Sources of the carbon in the crust (fig. 1)

Using our research we can even say where oil could be found in Sweden.

Together with two research colleagues, Vladimir Kutcherov has simulated the process involving pressure and heat that occurs naturally in the inner layers of the earth, the process that generates hydrocarbon, the primary component in oil and natural gas.

The degree of accuracy in finding oil is enhanced dramatically – from 20 to 70 percent.

The successful production of complex hydrocarbons with in a completely sterile environment also bring biotic oil deposit theory into serious question. The formation of oil deposits from biota requires lateral migration. That can’t happen according to these new discovered mechanisms.

Hydrocarbon compounds generate in the asthenosphere of the Earth and migrate through the deep faults into the crust of the Earth. There they form oil and gas deposits in any kind of rock in any kind of the structural position (Fig. 2). Thus the accumulation of oil and gas is considered as a part of the natural process of the Earth’s outgrassing, which was in turn responsible for creation of its hydrosphere, atmosphere and biosphere.

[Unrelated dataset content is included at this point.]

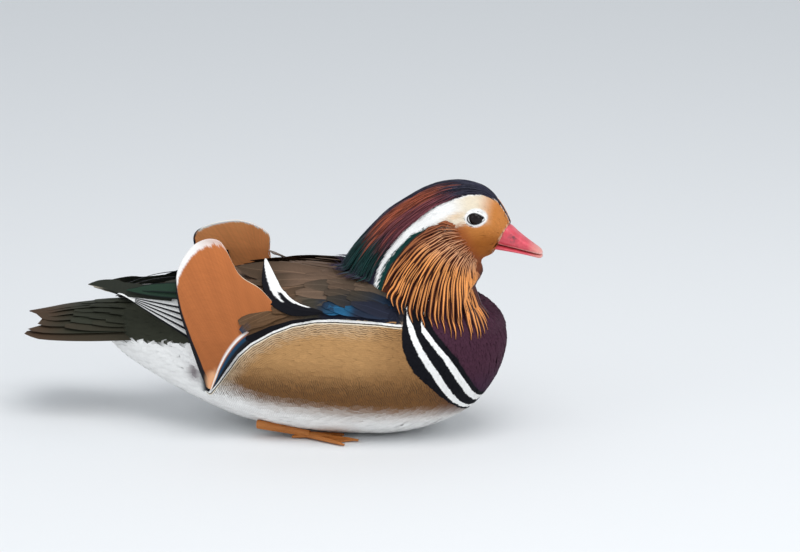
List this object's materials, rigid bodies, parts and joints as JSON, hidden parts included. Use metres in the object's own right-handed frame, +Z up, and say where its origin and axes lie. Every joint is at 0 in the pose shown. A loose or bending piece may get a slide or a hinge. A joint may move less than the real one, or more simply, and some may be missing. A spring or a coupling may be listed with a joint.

A scheme for the genesis of hydrocarbons and petroleum deposit formation (fig. 2)

The most convincing evidence of the above mentioned mechanism of oil and gas deposit formations is the existence of such giant gas fields as Deep Basin, Milk River, and San Juan. They are located in Alberta, Canada, and Colorado, United States. The formation of these giant gas fields questions the existence of any lateral migration of oil and gas during the oil and gas accumulation process.

The discovery of these extremely large and deep deposits actually challenges the theory of biotic petroleum formation, which we have never yet successfully demonstrated.